Required work:
The required output consists solely of the lines from the one containing "zip(*points))), Vector(map(max, zip(*points)))" down to the one containing "before = set(bpy.data.objects)", both included, each quoted exactly.

— BEGIN Supplied data —

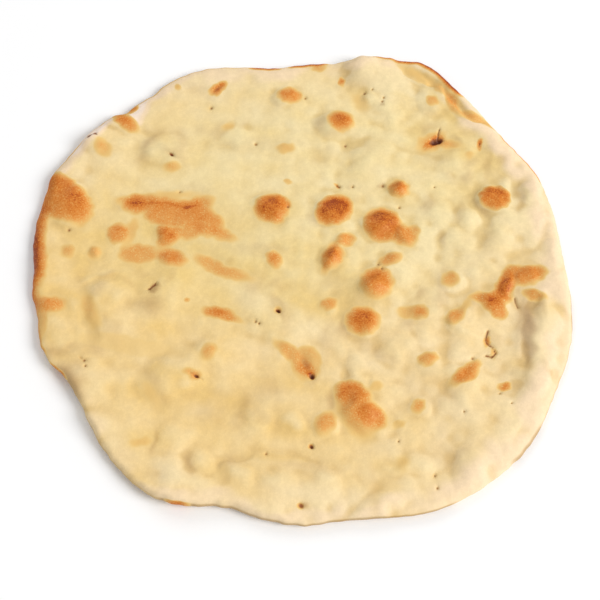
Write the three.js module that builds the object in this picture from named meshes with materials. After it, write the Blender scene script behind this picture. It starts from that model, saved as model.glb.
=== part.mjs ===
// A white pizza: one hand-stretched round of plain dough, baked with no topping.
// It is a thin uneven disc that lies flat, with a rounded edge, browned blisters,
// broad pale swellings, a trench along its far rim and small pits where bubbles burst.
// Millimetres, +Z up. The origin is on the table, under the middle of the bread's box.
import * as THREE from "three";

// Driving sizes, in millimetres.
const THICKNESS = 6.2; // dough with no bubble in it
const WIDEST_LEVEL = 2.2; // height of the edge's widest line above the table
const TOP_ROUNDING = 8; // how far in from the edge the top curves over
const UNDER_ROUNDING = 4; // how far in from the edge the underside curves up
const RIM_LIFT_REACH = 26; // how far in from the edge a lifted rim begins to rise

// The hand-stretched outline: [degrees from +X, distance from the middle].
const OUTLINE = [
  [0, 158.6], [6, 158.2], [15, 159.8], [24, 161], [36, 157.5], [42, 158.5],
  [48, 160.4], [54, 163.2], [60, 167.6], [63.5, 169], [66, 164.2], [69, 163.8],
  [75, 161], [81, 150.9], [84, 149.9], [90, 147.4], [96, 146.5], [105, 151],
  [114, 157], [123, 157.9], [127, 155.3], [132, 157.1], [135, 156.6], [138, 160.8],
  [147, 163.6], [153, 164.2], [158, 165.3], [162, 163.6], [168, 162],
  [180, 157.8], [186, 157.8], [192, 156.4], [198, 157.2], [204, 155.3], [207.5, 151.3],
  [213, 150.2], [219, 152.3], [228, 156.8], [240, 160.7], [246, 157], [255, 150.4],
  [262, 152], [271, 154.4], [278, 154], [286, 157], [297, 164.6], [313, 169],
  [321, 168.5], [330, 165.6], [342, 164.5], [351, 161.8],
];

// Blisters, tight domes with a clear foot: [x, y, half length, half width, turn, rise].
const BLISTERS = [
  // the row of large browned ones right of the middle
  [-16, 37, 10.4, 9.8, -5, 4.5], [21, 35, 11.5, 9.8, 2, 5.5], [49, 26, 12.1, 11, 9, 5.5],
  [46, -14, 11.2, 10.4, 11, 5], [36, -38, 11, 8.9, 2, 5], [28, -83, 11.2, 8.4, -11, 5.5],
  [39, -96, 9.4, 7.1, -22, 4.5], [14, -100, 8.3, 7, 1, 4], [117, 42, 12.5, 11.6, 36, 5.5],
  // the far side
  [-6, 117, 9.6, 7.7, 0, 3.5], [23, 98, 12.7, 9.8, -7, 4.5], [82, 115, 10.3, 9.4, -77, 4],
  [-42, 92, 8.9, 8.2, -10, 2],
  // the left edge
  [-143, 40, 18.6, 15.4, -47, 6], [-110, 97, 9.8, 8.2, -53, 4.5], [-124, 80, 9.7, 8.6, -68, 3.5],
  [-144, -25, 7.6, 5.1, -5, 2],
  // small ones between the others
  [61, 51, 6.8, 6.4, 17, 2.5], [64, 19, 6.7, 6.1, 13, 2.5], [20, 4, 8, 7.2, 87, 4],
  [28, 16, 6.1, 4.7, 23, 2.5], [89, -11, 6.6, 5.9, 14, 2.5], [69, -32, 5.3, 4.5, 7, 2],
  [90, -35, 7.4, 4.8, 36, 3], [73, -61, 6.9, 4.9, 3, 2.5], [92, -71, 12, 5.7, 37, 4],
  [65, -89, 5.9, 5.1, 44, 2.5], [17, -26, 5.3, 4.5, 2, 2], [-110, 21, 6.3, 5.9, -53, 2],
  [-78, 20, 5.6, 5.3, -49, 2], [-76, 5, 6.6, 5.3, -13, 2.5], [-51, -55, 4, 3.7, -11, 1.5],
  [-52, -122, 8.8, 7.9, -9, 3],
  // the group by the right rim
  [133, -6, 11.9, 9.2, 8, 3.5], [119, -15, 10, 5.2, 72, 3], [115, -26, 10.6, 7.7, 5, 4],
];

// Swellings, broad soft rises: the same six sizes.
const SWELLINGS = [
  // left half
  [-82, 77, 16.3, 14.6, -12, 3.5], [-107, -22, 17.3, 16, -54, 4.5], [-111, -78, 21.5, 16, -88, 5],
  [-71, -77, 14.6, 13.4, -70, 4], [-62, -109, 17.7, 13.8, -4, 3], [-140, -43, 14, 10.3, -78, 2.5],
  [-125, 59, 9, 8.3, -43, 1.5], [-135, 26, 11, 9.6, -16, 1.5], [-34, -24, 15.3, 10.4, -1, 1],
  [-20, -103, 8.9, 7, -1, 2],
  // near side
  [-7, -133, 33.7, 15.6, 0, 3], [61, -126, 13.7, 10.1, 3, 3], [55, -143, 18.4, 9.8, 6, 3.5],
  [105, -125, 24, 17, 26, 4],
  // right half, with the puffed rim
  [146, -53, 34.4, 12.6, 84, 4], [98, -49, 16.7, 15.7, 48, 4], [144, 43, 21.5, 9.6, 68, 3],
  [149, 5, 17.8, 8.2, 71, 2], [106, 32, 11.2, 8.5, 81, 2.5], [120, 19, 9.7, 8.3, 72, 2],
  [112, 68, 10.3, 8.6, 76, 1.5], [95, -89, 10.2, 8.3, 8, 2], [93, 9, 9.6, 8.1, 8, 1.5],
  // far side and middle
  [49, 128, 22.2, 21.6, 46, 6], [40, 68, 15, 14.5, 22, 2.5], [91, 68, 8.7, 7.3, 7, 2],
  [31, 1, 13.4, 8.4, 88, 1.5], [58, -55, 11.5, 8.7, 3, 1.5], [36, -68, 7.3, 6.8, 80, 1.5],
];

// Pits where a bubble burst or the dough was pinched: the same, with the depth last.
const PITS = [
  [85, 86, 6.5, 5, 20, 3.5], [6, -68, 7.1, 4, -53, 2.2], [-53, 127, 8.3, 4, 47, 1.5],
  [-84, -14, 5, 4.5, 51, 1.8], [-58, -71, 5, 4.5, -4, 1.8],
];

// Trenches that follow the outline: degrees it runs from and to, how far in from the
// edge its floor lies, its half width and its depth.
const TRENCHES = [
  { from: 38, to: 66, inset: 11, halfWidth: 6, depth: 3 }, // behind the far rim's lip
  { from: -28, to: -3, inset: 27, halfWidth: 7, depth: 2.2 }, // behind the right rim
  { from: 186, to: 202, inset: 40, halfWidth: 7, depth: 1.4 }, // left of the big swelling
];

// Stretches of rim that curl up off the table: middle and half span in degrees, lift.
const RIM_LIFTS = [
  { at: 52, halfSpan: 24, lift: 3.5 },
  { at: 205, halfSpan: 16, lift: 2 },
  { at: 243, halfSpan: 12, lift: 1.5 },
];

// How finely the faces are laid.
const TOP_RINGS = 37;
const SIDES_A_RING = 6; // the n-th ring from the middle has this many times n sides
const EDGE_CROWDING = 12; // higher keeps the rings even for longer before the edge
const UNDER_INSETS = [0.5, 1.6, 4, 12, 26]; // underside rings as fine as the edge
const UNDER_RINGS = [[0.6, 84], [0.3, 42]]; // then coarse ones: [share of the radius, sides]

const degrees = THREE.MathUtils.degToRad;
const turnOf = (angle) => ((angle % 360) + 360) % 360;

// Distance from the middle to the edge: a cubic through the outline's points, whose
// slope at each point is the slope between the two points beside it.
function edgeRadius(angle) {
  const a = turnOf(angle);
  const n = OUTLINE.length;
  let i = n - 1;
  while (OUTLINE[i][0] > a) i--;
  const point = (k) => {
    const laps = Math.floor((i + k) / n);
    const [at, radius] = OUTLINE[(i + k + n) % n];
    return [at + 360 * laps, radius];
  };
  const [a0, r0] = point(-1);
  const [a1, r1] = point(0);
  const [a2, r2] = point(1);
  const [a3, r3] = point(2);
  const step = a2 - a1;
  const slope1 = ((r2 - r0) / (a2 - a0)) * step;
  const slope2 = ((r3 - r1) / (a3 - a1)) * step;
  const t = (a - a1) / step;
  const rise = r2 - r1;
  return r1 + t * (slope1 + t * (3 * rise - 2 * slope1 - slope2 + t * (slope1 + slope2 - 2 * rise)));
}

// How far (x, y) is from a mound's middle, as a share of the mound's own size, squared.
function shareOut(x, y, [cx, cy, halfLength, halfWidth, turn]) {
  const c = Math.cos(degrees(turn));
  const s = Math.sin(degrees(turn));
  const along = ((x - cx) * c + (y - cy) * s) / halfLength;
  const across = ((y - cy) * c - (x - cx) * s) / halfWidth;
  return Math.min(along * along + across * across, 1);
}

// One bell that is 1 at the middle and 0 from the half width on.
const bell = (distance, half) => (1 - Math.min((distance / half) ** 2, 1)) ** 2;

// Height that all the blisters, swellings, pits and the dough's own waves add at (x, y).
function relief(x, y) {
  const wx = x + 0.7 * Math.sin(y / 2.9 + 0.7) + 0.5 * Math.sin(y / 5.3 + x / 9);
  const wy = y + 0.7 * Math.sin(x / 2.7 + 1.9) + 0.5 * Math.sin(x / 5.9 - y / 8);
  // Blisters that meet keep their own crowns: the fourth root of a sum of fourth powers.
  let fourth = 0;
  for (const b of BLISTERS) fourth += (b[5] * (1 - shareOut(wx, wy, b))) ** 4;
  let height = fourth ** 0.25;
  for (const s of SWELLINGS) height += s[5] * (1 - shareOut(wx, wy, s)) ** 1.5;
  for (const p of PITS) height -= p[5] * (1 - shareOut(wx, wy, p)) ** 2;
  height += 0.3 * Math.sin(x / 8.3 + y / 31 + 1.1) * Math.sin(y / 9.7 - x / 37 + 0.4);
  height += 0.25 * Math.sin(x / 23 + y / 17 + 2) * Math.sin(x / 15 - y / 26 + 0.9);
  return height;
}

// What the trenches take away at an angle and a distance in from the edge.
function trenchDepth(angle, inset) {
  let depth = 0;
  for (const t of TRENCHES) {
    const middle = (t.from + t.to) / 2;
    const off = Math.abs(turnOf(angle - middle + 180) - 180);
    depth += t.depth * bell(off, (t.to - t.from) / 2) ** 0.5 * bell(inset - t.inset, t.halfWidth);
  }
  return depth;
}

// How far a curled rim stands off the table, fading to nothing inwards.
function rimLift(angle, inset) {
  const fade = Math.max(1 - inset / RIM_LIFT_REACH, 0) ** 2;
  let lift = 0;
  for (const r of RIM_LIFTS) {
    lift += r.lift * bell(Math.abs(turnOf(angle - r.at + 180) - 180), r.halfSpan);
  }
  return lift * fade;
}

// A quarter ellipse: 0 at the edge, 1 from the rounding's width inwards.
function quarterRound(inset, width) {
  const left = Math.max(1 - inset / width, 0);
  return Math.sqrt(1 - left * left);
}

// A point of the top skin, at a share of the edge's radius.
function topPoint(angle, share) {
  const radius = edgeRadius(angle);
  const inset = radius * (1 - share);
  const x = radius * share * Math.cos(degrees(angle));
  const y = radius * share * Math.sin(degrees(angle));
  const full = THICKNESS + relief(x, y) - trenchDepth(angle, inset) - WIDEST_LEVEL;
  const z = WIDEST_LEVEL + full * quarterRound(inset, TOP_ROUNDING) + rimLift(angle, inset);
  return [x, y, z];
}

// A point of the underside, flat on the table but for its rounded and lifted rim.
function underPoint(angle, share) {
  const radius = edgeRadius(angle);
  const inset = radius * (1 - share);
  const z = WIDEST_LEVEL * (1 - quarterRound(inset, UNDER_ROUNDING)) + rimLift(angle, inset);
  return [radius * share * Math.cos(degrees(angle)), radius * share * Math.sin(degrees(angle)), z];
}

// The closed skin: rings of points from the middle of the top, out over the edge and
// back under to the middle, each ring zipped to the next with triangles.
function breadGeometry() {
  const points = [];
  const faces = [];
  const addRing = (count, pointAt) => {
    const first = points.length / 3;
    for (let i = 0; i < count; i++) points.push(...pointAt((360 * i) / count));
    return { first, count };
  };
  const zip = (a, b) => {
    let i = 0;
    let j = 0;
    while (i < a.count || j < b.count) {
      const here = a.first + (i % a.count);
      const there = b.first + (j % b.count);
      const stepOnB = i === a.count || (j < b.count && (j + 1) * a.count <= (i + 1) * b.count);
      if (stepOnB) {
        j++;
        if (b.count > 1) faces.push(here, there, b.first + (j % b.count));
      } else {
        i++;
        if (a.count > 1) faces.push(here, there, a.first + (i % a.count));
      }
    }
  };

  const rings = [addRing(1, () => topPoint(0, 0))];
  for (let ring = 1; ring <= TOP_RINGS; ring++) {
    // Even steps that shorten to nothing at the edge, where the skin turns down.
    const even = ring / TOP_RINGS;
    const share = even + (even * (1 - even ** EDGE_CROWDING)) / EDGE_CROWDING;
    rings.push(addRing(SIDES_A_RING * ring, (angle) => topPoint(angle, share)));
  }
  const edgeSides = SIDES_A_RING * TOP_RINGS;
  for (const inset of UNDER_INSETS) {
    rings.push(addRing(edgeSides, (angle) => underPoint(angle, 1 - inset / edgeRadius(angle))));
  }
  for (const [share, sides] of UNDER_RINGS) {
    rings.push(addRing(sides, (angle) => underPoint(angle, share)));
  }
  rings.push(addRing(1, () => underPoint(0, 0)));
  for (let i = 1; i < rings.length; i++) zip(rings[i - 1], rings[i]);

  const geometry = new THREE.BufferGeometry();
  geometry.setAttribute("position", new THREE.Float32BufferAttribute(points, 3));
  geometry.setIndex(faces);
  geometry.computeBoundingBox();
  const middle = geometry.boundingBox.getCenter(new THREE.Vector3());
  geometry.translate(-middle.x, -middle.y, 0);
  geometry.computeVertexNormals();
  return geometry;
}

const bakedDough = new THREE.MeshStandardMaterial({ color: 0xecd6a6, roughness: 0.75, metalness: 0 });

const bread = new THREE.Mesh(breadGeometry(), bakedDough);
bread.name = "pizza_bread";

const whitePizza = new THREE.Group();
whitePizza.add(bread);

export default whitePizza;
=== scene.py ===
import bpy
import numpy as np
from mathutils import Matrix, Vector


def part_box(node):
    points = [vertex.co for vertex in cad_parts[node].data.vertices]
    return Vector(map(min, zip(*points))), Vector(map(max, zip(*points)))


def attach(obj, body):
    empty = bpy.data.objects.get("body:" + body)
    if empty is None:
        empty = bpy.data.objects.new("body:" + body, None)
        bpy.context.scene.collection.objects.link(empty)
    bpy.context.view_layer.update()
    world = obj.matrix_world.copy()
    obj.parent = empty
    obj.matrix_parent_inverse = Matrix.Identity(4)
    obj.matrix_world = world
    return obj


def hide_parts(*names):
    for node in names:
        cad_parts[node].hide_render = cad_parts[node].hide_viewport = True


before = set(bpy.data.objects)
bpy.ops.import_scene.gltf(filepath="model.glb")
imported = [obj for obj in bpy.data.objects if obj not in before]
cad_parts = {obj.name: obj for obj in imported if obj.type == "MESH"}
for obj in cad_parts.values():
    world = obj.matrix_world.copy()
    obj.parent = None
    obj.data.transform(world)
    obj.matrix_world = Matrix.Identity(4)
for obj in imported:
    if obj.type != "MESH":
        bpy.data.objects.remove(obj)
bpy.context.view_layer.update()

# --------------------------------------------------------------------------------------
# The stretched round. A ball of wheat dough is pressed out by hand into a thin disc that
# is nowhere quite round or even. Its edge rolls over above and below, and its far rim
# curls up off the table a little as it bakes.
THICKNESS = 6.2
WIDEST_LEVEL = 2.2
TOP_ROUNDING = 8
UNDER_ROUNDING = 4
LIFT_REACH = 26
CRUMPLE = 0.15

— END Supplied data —

Right answer:
    return Vector(map(min, zip(*points))), Vector(map(max, zip(*points)))


def attach(obj, body):
    empty = bpy.data.objects.get("body:" + body)
    if empty is None:
        empty = bpy.data.objects.new("body:" + body, None)
        bpy.context.scene.collection.objects.link(empty)
    bpy.context.view_layer.update()
    world = obj.matrix_world.copy()
    obj.parent = empty
    obj.matrix_parent_inverse = Matrix.Identity(4)
    obj.matrix_world = world
    return obj


def hide_parts(*names):
    for node in names:
        cad_parts[node].hide_render = cad_parts[node].hide_viewport = True


before = set(bpy.data.objects)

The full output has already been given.